• YOUR TASK: Return the material below in full and exactly.

• SOURCE EXCERPT:
□ □ □ □ □

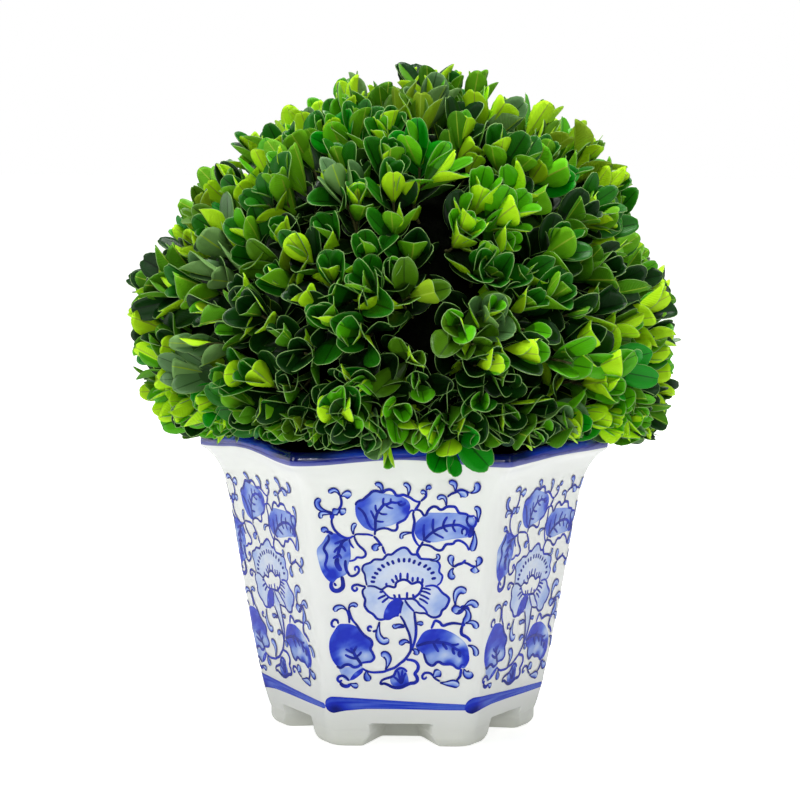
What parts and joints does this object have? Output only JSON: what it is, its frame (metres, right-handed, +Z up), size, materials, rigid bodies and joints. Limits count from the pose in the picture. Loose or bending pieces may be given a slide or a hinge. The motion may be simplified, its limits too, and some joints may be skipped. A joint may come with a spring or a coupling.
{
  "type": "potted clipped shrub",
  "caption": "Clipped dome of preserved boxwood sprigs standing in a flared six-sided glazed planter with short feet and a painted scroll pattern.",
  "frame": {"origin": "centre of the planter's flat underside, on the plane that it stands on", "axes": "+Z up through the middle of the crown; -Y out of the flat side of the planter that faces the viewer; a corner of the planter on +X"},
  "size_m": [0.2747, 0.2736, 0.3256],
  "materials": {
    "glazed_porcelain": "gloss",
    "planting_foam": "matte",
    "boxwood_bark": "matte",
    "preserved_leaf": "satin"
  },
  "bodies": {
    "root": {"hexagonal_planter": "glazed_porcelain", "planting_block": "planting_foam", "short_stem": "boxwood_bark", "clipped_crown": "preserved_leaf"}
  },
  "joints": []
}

□ □ □ □ □

• TASK RESPONSE:
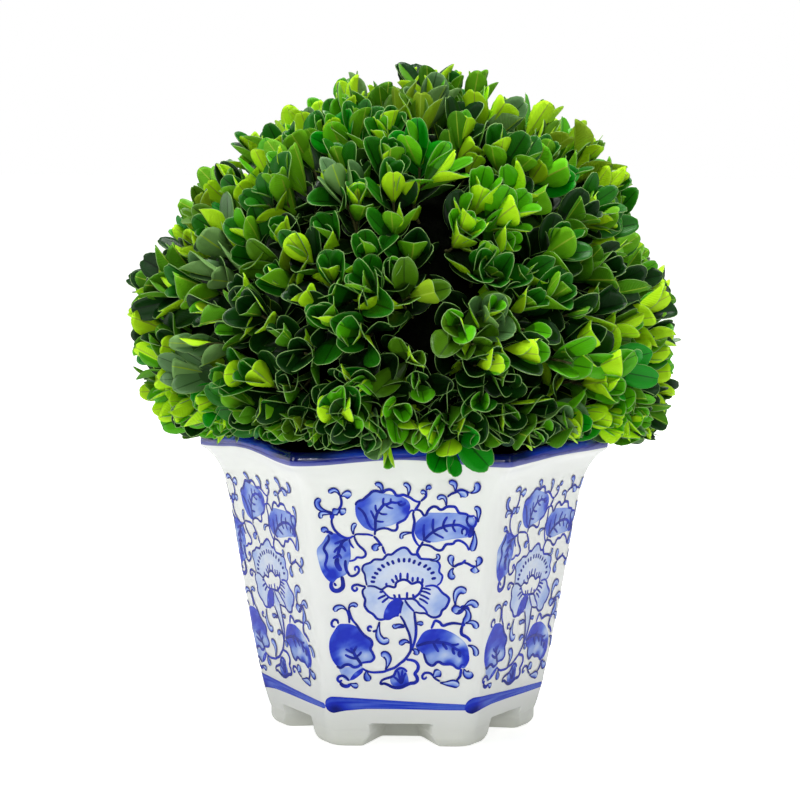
What parts and joints does this object have? Output only JSON: what it is, its frame (metres, right-handed, +Z up), size, materials, rigid bodies and joints. Limits count from the pose in the picture. Loose or bending pieces may be given a slide or a hinge. The motion may be simplified, its limits too, and some joints may be skipped. A joint may come with a spring or a coupling.
{
  "type": "potted clipped shrub",
  "caption": "Clipped dome of preserved boxwood sprigs standing in a flared six-sided glazed planter with short feet and a painted scroll pattern.",
  "frame": {"origin": "centre of the planter's flat underside, on the plane that it stands on", "axes": "+Z up through the middle of the crown; -Y out of the flat side of the planter that faces the viewer; a corner of the planter on +X"},
  "size_m": [0.2747, 0.2736, 0.3256],
  "materials": {
    "glazed_porcelain": "gloss",
    "planting_foam": "matte",
    "boxwood_bark": "matte",
    "preserved_leaf": "satin"
  },
  "bodies": {
    "root": {"hexagonal_planter": "glazed_porcelain", "planting_block": "planting_foam", "short_stem": "boxwood_bark", "clipped_crown": "preserved_leaf"}
  },
  "joints": []
}